PROBLEM DESCRIPTION: Every line of the material that follows must be printed again exactly.

GIVEN INFORMATION:

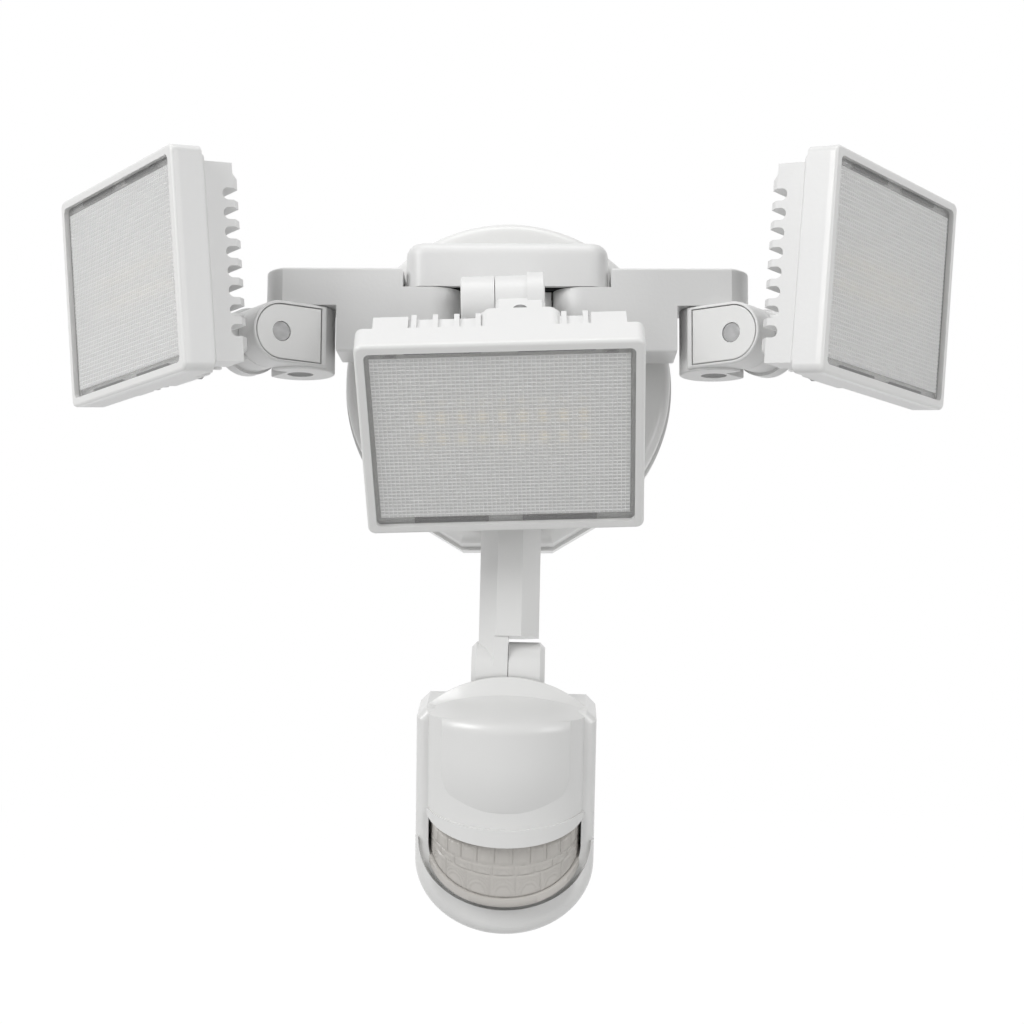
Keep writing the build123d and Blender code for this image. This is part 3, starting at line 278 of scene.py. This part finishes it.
def make_brushed_group():
    """Fine drawn lines along one direction of a metal part."""
    group, start, end = new_group(
        "brushed lines",
        (("Colour", COLOUR, (0.6, 0.6, 0.6, 1)), ("Shade", COLOUR, (0.4, 0.4, 0.4, 1)),
         ("Scale", NUMBER, 400.0), ("Roughness", NUMBER, 0.35)),
        (("Colour", COLOUR), ("Roughness", NUMBER), ("Height", NUMBER)))
    link = group.links.new
    place = add(group, "ShaderNodeTexCoord")
    stretch = add(group, "ShaderNodeMapping", {"Scale": (0.08, 1.0, 1.0)})
    noise = add(group, "ShaderNodeTexNoise", {"Detail": 2.0})
    link(place.outputs["Object"], stretch.inputs["Vector"])
    link(stretch.outputs["Vector"], noise.inputs["Vector"])
    link(start.outputs["Scale"], noise.inputs["Scale"])
    mix = add(group, "ShaderNodeMix", data_type="RGBA")
    link(noise.outputs["Fac"], mix.inputs["Factor"])
    link(start.outputs["Colour"], mix.inputs[MIX_FIRST])
    link(start.outputs["Shade"], mix.inputs[MIX_SECOND])
    rough = add(group, "ShaderNodeMath", {1: 0.2}, operation="MULTIPLY_ADD")
    link(noise.outputs["Fac"], rough.inputs[0])
    link(start.outputs["Roughness"], rough.inputs[2])
    link(mix.outputs[MIX_RESULT], end.inputs["Colour"])
    link(rough.outputs[0], end.inputs["Roughness"])
    link(noise.outputs["Fac"], end.inputs["Height"])
    return group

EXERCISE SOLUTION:
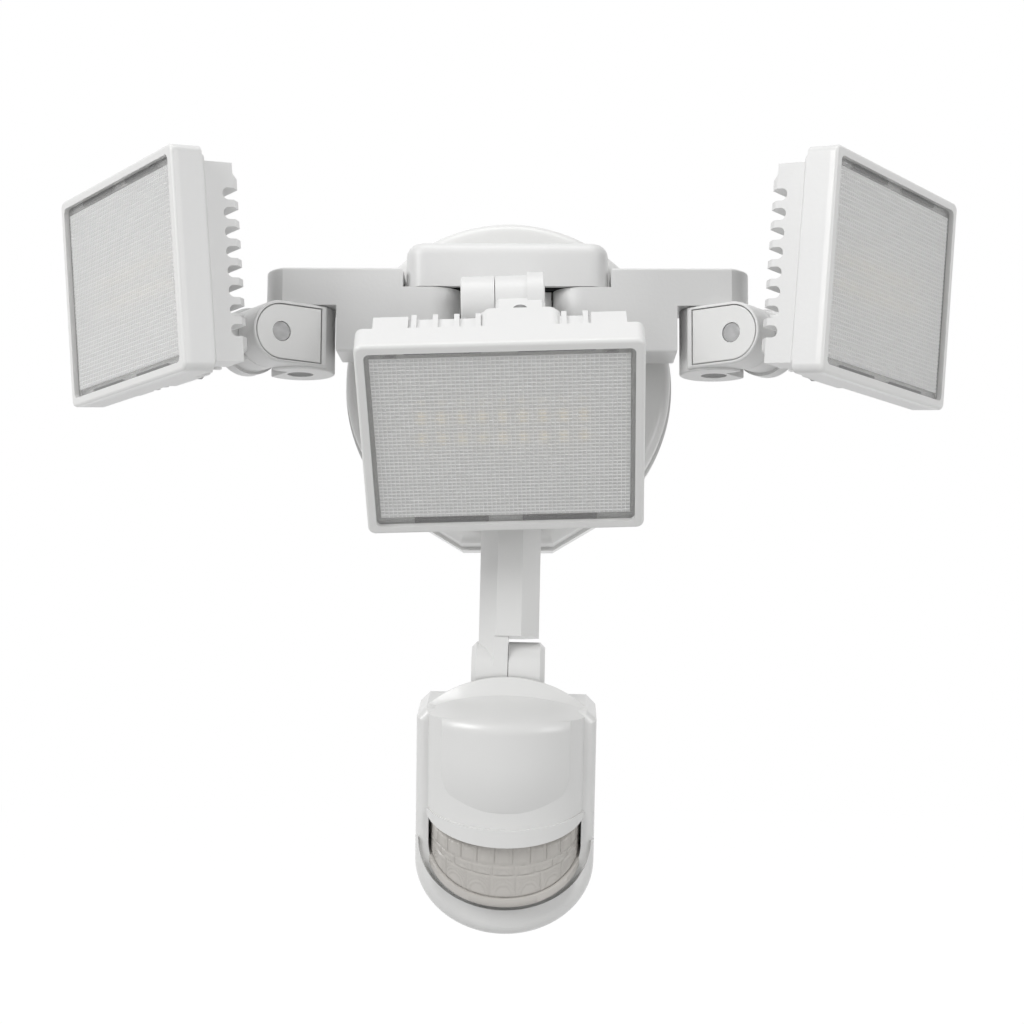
Keep writing the build123d and Blender code for this image. This is part 3, starting at line 278 of scene.py. This part finishes it.
def make_brushed_group():
    """Fine drawn lines along one direction of a metal part."""
    group, start, end = new_group(
        "brushed lines",
        (("Colour", COLOUR, (0.6, 0.6, 0.6, 1)), ("Shade", COLOUR, (0.4, 0.4, 0.4, 1)),
         ("Scale", NUMBER, 400.0), ("Roughness", NUMBER, 0.35)),
        (("Colour", COLOUR), ("Roughness", NUMBER), ("Height", NUMBER)))
    link = group.links.new
    place = add(group, "ShaderNodeTexCoord")
    stretch = add(group, "ShaderNodeMapping", {"Scale": (0.08, 1.0, 1.0)})
    noise = add(group, "ShaderNodeTexNoise", {"Detail": 2.0})
    link(place.outputs["Object"], stretch.inputs["Vector"])
    link(stretch.outputs["Vector"], noise.inputs["Vector"])
    link(start.outputs["Scale"], noise.inputs["Scale"])
    mix = add(group, "ShaderNodeMix", data_type="RGBA")
    link(noise.outputs["Fac"], mix.inputs["Factor"])
    link(start.outputs["Colour"], mix.inputs[MIX_FIRST])
    link(start.outputs["Shade"], mix.inputs[MIX_SECOND])
    rough = add(group, "ShaderNodeMath", {1: 0.2}, operation="MULTIPLY_ADD")
    link(noise.outputs["Fac"], rough.inputs[0])
    link(start.outputs["Roughness"], rough.inputs[2])
    link(mix.outputs[MIX_RESULT], end.inputs["Colour"])
    link(rough.outputs[0], end.inputs["Roughness"])
    link(noise.outputs["Fac"], end.inputs["Height"])
    return group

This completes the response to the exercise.